[Begin INFORMATION SHOWN]

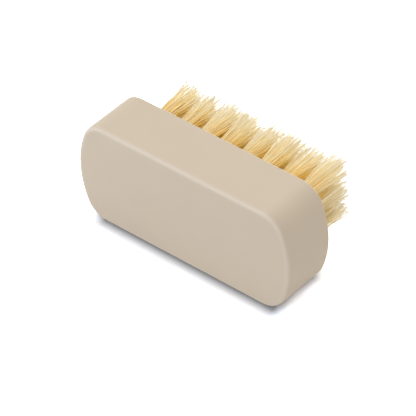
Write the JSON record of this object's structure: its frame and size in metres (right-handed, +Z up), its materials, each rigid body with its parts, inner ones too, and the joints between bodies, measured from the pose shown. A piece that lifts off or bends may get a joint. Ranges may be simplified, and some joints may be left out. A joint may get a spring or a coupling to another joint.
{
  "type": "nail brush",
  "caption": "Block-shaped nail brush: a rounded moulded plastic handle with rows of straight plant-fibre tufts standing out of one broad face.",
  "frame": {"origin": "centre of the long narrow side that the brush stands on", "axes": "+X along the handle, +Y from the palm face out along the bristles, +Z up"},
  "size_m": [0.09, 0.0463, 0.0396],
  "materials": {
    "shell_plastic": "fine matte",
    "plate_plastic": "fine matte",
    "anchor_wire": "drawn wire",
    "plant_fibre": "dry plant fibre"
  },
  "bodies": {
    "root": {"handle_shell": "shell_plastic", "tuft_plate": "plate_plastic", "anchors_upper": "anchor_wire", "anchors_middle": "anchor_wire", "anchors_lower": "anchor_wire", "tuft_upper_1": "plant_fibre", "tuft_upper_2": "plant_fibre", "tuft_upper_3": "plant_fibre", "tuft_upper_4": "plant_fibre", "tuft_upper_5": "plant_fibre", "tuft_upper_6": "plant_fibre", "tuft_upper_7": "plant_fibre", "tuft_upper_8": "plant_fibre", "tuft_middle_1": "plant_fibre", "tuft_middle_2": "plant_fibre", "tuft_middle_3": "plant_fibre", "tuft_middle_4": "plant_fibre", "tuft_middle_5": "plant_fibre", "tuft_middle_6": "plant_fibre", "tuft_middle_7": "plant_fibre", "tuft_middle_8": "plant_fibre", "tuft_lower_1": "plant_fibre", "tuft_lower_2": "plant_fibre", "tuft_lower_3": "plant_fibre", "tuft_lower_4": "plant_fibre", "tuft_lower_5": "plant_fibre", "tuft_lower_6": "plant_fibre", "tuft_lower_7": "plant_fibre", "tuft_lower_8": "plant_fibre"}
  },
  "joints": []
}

[End INFORMATION SHOWN]
[Begin INFORMATION SHOWN]

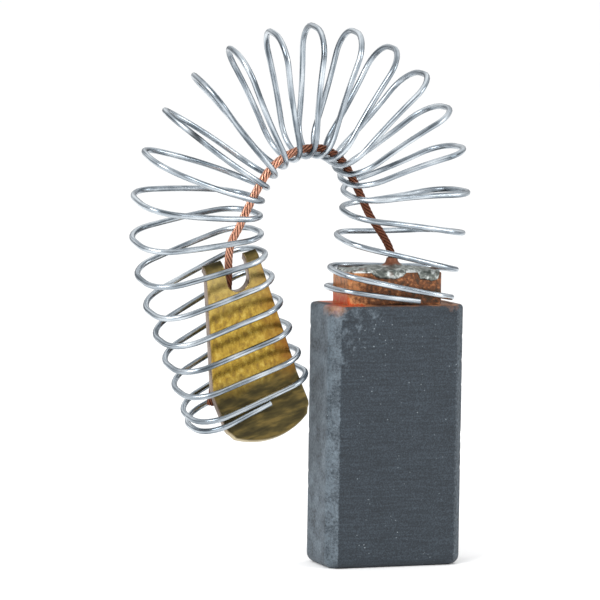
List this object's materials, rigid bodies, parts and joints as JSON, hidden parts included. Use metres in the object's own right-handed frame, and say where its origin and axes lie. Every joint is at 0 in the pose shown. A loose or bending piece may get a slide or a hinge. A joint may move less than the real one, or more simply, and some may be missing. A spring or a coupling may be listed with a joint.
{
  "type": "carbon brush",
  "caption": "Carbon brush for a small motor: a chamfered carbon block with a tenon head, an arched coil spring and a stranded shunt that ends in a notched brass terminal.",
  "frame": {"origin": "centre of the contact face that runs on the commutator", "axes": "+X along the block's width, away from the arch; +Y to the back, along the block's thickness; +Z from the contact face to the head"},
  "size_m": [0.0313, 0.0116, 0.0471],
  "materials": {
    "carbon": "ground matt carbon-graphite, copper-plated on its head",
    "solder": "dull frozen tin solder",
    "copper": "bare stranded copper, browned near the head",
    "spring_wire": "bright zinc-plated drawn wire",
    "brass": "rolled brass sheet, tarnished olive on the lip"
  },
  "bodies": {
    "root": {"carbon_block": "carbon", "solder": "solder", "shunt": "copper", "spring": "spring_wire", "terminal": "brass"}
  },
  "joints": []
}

[End INFORMATION SHOWN]

[WRITTEN PROBLEM] Only the number is wanted: how many lines above include the word "with"?

[SOLVED PROBLEM] 4